The aim of the limiting factor analysis is to indicate which products to produce in order to maximize profits. This can be demonstrated by comparing the income statement with the units based on the limiting factor analysis (800 product A and 600 product B) to an income statement based on an alternative set of production figures.

Suppose in the above example the fixed costs for the period were 5,000, then the income statement based on the analysis would be as follows:

A | B | Total | |
---|---|---|---|

Sales Units | 800 | 600 | |

Sales | 6,400 | 3,000 | 9,400 |

Variable costs | 2,400 | 600 | 3,000 |

Contribution | 4,000 | 2,400 | 6,400 |

Fixed costs | 5,000 | ||

Profit | 1,400 |

Suppose instead of the 600 units of product B shown by the limiting factor analysis, the business had chosen to produce say only 520 units of product B. Using a similar approach, the 520 units of product B would have used 520 x 1.25 = 650 machine hours, leaving 2,350 – 650 = 1,700 hours for producing 1,700/2.00 = 850 units of product A. In these circumstances the income statement would be as follows:

A | B | Total | |
---|---|---|---|

Sales Units | 850 | 520 | |

Sales | 6,800 | 2,600 | 9,400 |

Variable costs | 2,550 | 520 | 3,070 |

Contribution | 4,250 | 2,080 | 6,330 |

Fixed costs | 5,000 | ||

Profit | 1,330 |

Clearly the profit when the units are based on the limiting factor analysis (1,400) are higher than those at the alternative production levels (1,330).
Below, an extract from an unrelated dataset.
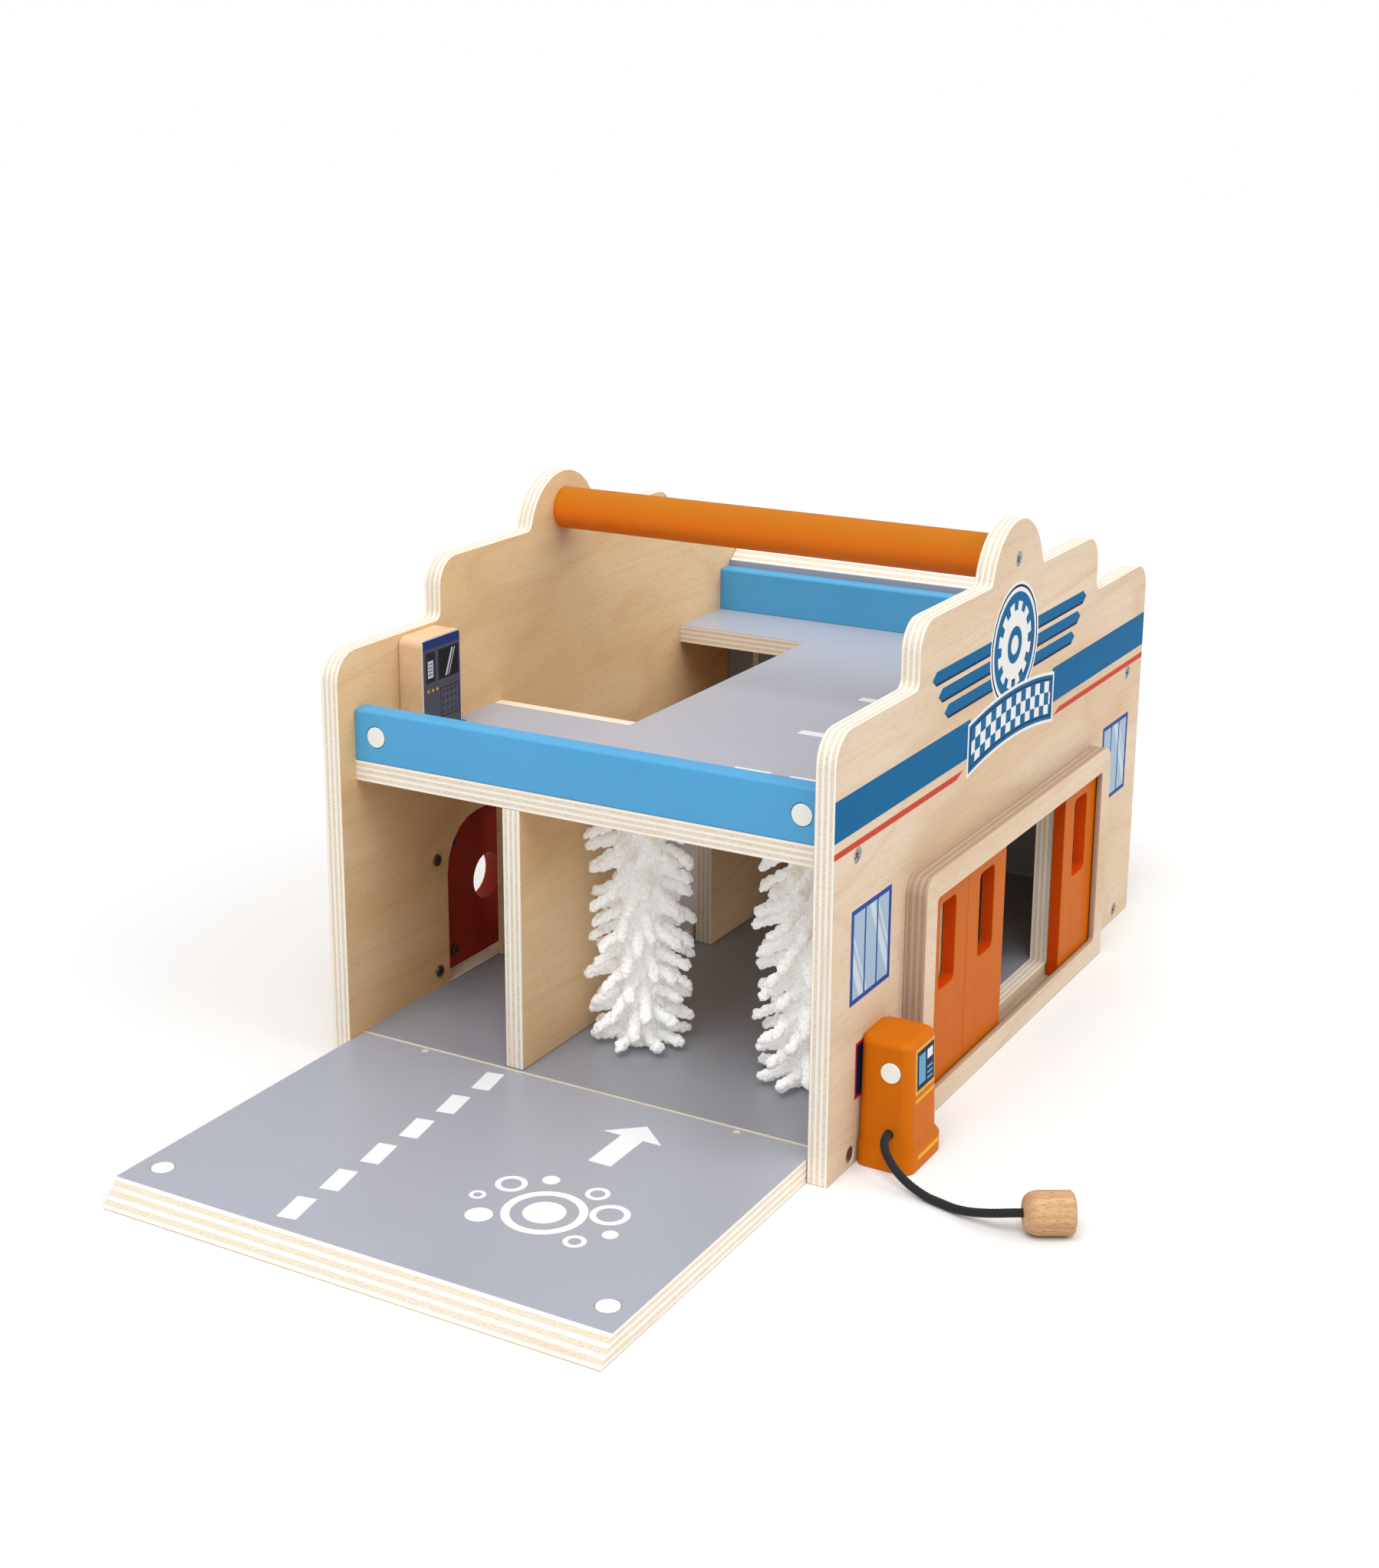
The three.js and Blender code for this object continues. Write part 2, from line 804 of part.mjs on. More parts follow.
function liftPin(x) {
  const head_front = portal_front + fit;
  const head_rear = head_front + lift_head_thickness;
  const head = barY(lift_head_radius, x, head_front, head_rear, lift_pin_height, pin_sides);
  const end = platform_front + lift_pin_grip;
  const shank = barY(lift_pin_radius, x, head_front, end, lift_pin_height, pin_sides);
  return join(head, shank);
}

function spindle(x) {
  const low = floor_thickness - spindle_seat;
  return barZ(spindle_radius, x, brush_depth, low, deck_underside + spindle_seat);
}

// Soft finger from inside the sleeve outwards, three-sided and bent a little by its place in
// the pattern, so that neighbours in a row and in a column stay apart
function finger(row, column) {
  const low = floor_thickness + sleeve_end_gap + finger_size + finger_rise + finger_droop;
  const high = deck_underside - sleeve_end_gap - finger_size - finger_rise;
  const height = low + ((high - low) * row) / (finger_rows - 1);
  const turn = (2 * Math.PI * (column + (row % 2) / 2)) / finger_columns;
  const [row_share, column_share] = finger_phase_shares;
  const rise = finger_rise * Math.sin(row_share * row + column_share * column) - finger_droop;
  const sway = finger_sway * Math.sin(column_share * row + row_share * column);
  const stations = [
    [sleeve_radius - finger_root, 0, finger_size],
    [sleeve_radius + finger_length / 2, 1 / 3, finger_size],
    [sleeve_radius + finger_length, 1, finger_size * finger_tip_share],
  ];
  const outwards = new THREE.Vector3(Math.cos(turn), Math.sin(turn), 0);
  const across = new THREE.Vector3(-Math.sin(turn), Math.cos(turn), 0);
  const rings = stations.map(([reach, bend, size]) =>
    [0, 1, 2].map((corner) => {
      const angle = Math.PI / 2 + (2 * Math.PI * corner) / 3;
      return new THREE.Vector3(0, 0, height + rise * bend + size * Math.sin(angle))
        .addScaledVector(outwards, reach)
        .addScaledVector(across, sway * bend + size * Math.cos(angle));
    }),
  );
  return toSolid(loft(rings));
}

// Sleeve with all its fingers, about its own axis
function brushSleeve() {
  const low = floor_thickness + sleeve_end_gap;
  const high = deck_underside - sleeve_end_gap;
  const sides = 2 * finger_columns;
  const tube = new THREE.CylinderGeometry(sleeve_radius, sleeve_radius, high - low, sides);
  tube.rotateY(Math.PI / 2 + Math.PI / sides);
  let sleeve = toSolid(tube.rotateX(Math.PI / 2).translate(0, 0, (low + high) / 2));
  for (let row = 0; row < finger_rows; row += 1) {
    for (let column = 0; column < finger_columns; column += 1) {
      sleeve = sleeve.add(finger(row, column));
    }
  }
  const bore = barZ(spindle_radius + fit, 0, 0, low - overrun, high + overrun, pin_sides);
  return sleeve.subtract(bore);
}

const terminal_base_top = deck_top + terminal_base_height;

function paymentTerminal() {
  const outline = windowOutline(
    terminal_front,
    terminal_front + terminal_length,
    terminal_base_top,
    terminal_base_top + terminal_height,
    0,
    terminal_radius,
  );
  return extrudeX(outline, -inner_half_width, -inner_half_width + terminal_thickness);
}

function terminalBase() {
  return box(
    -inner_half_width,
    -inner_half_width + terminal_thickness + terminal_base_margin,
    terminal_front - terminal_base_margin,
    terminal_front + terminal_length + terminal_base_margin,
    deck_top,
    terminal_base_top,
  );
}

// Pump housing: rounded rectangles from the flared foot up the slight taper to a rounded top.
// Its back stays flat on the panel
function pumpRing(height, grow) {
  const radius = pump_corner_radius;
  const front = pump_thickness + grow - radius;
  const side = pump_length / 2 + grow - radius;
  const outline = [
    ...arc(front, side, radius, 0, 90, pump_corner_steps),
    ...arc(radius, side, radius, 90, 180, pump_corner_steps),
    ...arc(radius, -side, radius, 180, 270, pump_corner_steps),
    ...arc(front, -side, radius, 270, 360, pump_corner_steps),
  ];
  return outline.map(
    (point) => new THREE.Vector3(outer_face + point.x, pump_centre + point.y, height),
  );
}

const pump_face = pump_centre - pump_length / 2;
const pump_disc_face = pump_face + (pump_taper * pump_disc_height) / pump_height - pump_disc_proud;

function pumpBody() {
  const rounding = arc(0, pump_height - pump_top_radius, pump_top_radius, 0, 90, pump_corner_steps);
  const rings = [
    pumpRing(0, pump_foot_flare),
    pumpRing(pump_foot_height, pump_foot_flare),
    pumpRing(pump_foot_height + pump_foot_slope, 0),
    ...rounding.map((point) => pumpRing(point.y, point.x - pump_top_radius - pump_taper)),
  ];
  const disc_seat = barY(
    pump_disc_radius + fit,
    outer_face + pump_disc_offset,
    pump_face - overrun,
    pump_disc_face + magnet_depth + fit,
    pump_disc_height,
  );
  const cord_hole = barY(
    cord_radius + cord_seat_gap,
    outer_face + cord_start_offset,
    pump_face - overrun,
    pump_face + cord_seat + fit,
    cord_start_height,
    pin_sides,
  );
  return cut(toSolid(loft(rings)), disc_seat, cord_hole);
}

function pumpDisc() {
  return barY(
    pump_disc_radius,
    outer_face + pump_disc_offset,
    pump_disc_face,
    pump_disc_face + magnet_depth,
    pump_disc_height,
  );
}

// Plug: a turned bead with a domed nose, a seat for the cord and a flat far end
const plug_direction = new THREE.Vector3(
  Math.cos(THREE.MathUtils.degToRad(plug_turn_degrees)),
  Math.sin(THREE.MathUtils.degToRad(plug_turn_degrees)),
  0,
);

function plugProfile() {
  const dome = arc(0, 0, 1, 270, 360).map(
    (point) =>
      new THREE.Vector2(
        plug_nose_radius + (plug_radius - plug_nose_radius) * point.x,
        plug_nose_length * (1 + point.y),
      ),
  );
  return [
    new THREE.Vector2(0, cord_seat + fit),
    new THREE.Vector2(cord_radius + cord_seat_gap, cord_seat + fit),
    new THREE.Vector2(cord_radius + cord_seat_gap, 0),
    ...dome,
    new THREE.Vector2(plug_radius, plug_length - plug_edge),
    new THREE.Vector2(plug_radius - plug_edge, plug_length),
    new THREE.Vector2(0, plug_length),
  ];
}

// Cord along its route, run straight out of the pump and straight into the plug
function cord() {
  const hole_x = outer_face + cord_start_offset;
  const plug_seat = new THREE.Vector3(plug_start[0], plug_start[1], plug_radius);
  const points = [
    new THREE.Vector3(hole_x, pump_face + cord_seat, cord_start_height),
    new THREE.Vector3(hole_x, pump_face - cord_radius, cord_start_height),
    ...cord_route.map(([x, y, z]) => new THREE.Vector3(x, y, z)),
    plug_seat.clone().addScaledVector(plug_direction, -cord_radius),
    plug_seat.clone().addScaledVector(plug_direction, cord_seat),
  ];
  const route = new THREE.CatmullRomCurve3(points, false, "centripetal");
  const section = new THREE.Shape(arc(0, 0, cord_radius, 0, 360, cord_sides).slice(1));
  return new THREE.ExtrudeGeometry(section, {
    steps: cord_steps,
    bevelEnabled: false,
    extrudePath: route,
  });
}

// Finishes
const finish = (color, roughness, metalness = 0) =>
  new THREE.MeshStandardMaterial({ color, roughness, metalness });
const birch = finish("#decaa8", 0.55);
const grey_paint = finish("#b9b9c3", 0.5);
const light_blue_paint = finish("#4f96c4", 0.45);
const orange_paint = finish("#d7701f", 0.45);
const red_paint = finish("#c0391f", 0.45);
const beech = finish("#c9985f", 0.5);
const white_cap = finish("#efece4", 0.5);
const dark_print = finish("#3b3d48", 0.5);
const steel = finish("#b4b2ac", 0.35, 0.9);
const soft_white = finish("#f1eee6", 0.95);
const black_cord = finish("#1c1c22", 0.85);

const garage = new THREE.Group();

function place(parent, name, shape, material) {
  const geometry = shape.isBufferGeometry ? shape : toGeometry(shape);
  const mesh = new THREE.Mesh(geometry, material);
  mesh.name = name;
  parent.add(mesh);
  return mesh;
}

// Fixed shell
place(garage, "side_panel_left", leftPanel(), birch);
place(garage, "side_panel_right", rightPanel(), birch);
place(garage, "lower_floor", lowerFloor(), grey_paint);
place(garage, "deck", upperDeck(), grey_paint);
place(garage, "front_rail", rail(-1), light_blue_paint);
place(garage, "rear_rail", rail(1), light_blue_paint);
place(garage, "partition_front", partition(-board_end, portal_rear), birch);
place(garage, "partition_rear", partition(passage_rear, board_end), birch);
place(garage, "carry_handle", handle(), orange_paint);

for (const [side, side_name] of [
  [-1, "left"],
  [1, "right"],
]) {
  for (const [place_name, y, z] of panel_screws) {
    place(garage, `screw_${place_name}_${side_name}`, screw(side, y, z), steel);
  }
  place(garage, `handle_screw_${side_name}`, screw(side, 0, handle_height), steel);
  for (const [end, end_name] of [
    [-1, "front"],
    [1, "rear"],
  ]) {
    const face = end * board_end;
    const magnet = magnetY(side * magnet_offset, face, rail_magnet_height, -end);
    place(garage, `${end_name}_rail_magnet_${side_name}`, magnet, white_cap);
    place(garage, `${end_name}_ramp_pin_${side_name}`, rampPin(side, end), steel);
  }
}

// Ramps: the front one lies down, the rear one stands folded up
for (const [end_name, turn, fold] of [
  ["front", 0, 0],
  ["rear", Math.PI, -Math.PI / 2],
]) {
  const hinge = new THREE.Group();
  hinge.position.set(0, (turn > 0 ? 1 : -1) * ramp_hinge_y, ramp_hinge_height);
  hinge.rotation.z = turn;
  const leaf = new THREE.Group();
  leaf.rotation.x = fold;
  place(leaf, `${end_name}_ramp`, ramp(), grey_paint);
  const left = turn > 0 ? 1 : -1;
  place(leaf, `${end_name}_ramp_magnet_left`, rampMagnet(left), white_cap);
  place(leaf, `${end_name}_ramp_magnet_right`, rampMagnet(-left), white_cap);
  hinge.add(leaf);
  garage.add(hinge);
}

// Wide door on the right
place(garage, "door_frame", doorFrame(), birch);
for (const [name, front] of Object.entries(shutter_fronts)) {
  place(garage, `sliding_door_${name}`, shutter(front), orange_paint);
}

// Arched door on the left
place(garage, "side_door", sideDoor(), red_paint);
for (const [name, height] of [
  ["lower", hinge_low],
  ["upper", hinge_high],
]) {
  place(garage, `hinge_block_${name}`, hingeBlock(height), birch);
  place(garage, `hinge_strap_${name}`, hingeStrap(height), birch);
  place(garage, `hinge_pin_${name}`, hingePin(height), steel);
}

// Lift
place(garage, "lift_portal", liftPortal(), birch);
place(garage, "lift_platform", liftPlatform(), grey_paint);
place(garage, "lift_pin_left", liftPin(slot_places[0]), steel);
place(garage, "lift_pin_right", liftPin(slot_places[1]), steel);

// Wash brushes
const sleeve_geometry = toGeometry(brushSleeve());
for (const [name, x] of [
  ["left", brush_left],
  ["right", brush_right],
]) {
  place(garage, `brush_spindle_${name}`, spindle(x), beech);
  place(garage, `brush_sleeve_${name}`, sleeve_geometry, soft_white).position.set(x, brush_depth, 0);
}

// Terminal on the deck, pump, cord and plug
place(garage, "payment_terminal", paymentTerminal(), beech);
place(garage, "terminal_base", terminalBase(), dark_print);
place(garage, "pump_body", pumpBody(), orange_paint);
place(garage, "pump_disc", pumpDisc(), white_cap);
place(garage, "pump_cord", cord(), black_cord);

const plug_body = new THREE.LatheGeometry(plugProfile(), round_sides).rotateZ(-Math.PI / 2);
const plug = place(garage, "cord_plug", toGeometry(toSolid(plug_body)), beech);
plug.position.set(plug_start[0], plug_start[1], plug_radius);
plug.rotation.z = THREE.MathUtils.degToRad(plug_turn_degrees);

export default garage;
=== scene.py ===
from math import atan2, cos, floor, pi, radians, sin, sqrt
from random import Random

import bpy
from mathutils import Matrix, Vector, noise


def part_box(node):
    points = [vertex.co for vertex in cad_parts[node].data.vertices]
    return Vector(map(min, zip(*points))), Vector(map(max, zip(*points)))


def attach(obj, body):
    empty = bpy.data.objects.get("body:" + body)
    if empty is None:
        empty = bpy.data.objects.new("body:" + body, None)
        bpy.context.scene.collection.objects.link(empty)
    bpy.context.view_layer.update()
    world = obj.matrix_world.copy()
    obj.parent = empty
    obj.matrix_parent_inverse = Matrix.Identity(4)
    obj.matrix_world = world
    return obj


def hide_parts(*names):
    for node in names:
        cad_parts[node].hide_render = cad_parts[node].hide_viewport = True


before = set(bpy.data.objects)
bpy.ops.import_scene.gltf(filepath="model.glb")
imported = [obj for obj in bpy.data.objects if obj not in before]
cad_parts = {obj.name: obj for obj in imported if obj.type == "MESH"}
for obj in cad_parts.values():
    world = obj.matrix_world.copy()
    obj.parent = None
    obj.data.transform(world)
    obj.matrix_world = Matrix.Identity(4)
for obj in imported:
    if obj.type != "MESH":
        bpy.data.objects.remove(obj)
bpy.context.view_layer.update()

MM = 0.001

# Camera, table and light
# The toy stands on a white table under soft light, before a backdrop that the camera sees as
# plain white. The lens and the eye's place are the photograph's, whose frame is cut a little high.
view_azimuth, view_elevation, view_roll = radians(29.378), radians(15.475), radians(0.357)
eye = Vector((481.02, -932.45, 437.79)) * MM
lens_mm, sensor_mm, frame_shift, near_clip = 51.77, 36, -0.0597, 0.01

back = Vector((
    sin(view_azimuth) * cos(view_elevation),
    -cos(view_azimuth) * cos(view_elevation),
    sin(view_elevation),
))
level = Vector((cos(view_azimuth), sin(view_azimuth), 0))
upward = back.cross(level)
right = level * cos(view_roll) + upward * sin(view_roll)
above = upward * cos(view_roll) - level * sin(view_roll)

bpy.ops.object.camera_add(location=eye)
camera = bpy.context.object
camera.name = "photo_camera"
camera.data.lens, camera.data.sensor_width, camera.data.shift_y = lens_mm, sensor_mm, frame_shift
camera.data.clip_start = near_clip
camera.matrix_world = Matrix.Translation(eye) @ Matrix((right, above, back)).transposed().to_4x4()
bpy.context.scene.camera = camera
bpy.context.scene.view_settings.view_transform = "Standard"

table_size, table_gap = 14, 0.0002
bpy.ops.mesh.primitive_plane_add(size=table_size, location=(0, 0, -table_gap))
table = bpy.context.object
table.name = "white_table"

light_gain = 0.74


def srgb(red, green, blue, gain=light_gain):
    """A colour as it looks under the studio light, 0 to 255, as the surface's own linear colour."""
    gains = gain if isinstance(gain, tuple) else (gain, gain, gain)
    shares = [value / 255 for value in (red, green, blue)]
    linear = [share / 12.92 if share <= 0.04045 else ((share + 0.055) / 1.055) ** 2.4 for share in shares]
    return (*[value * part for value, part in zip(linear, gains)], 1)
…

The limiting factor analysis has resulted in profits being maximized.

In this example only two products were considered. A similar approach can be applied to any number of products, by simply calculating the contribution per limiting factor for each product, ranking the products in order, and producing up to the maximum sales projection until the units of limiting factor are fully utilized.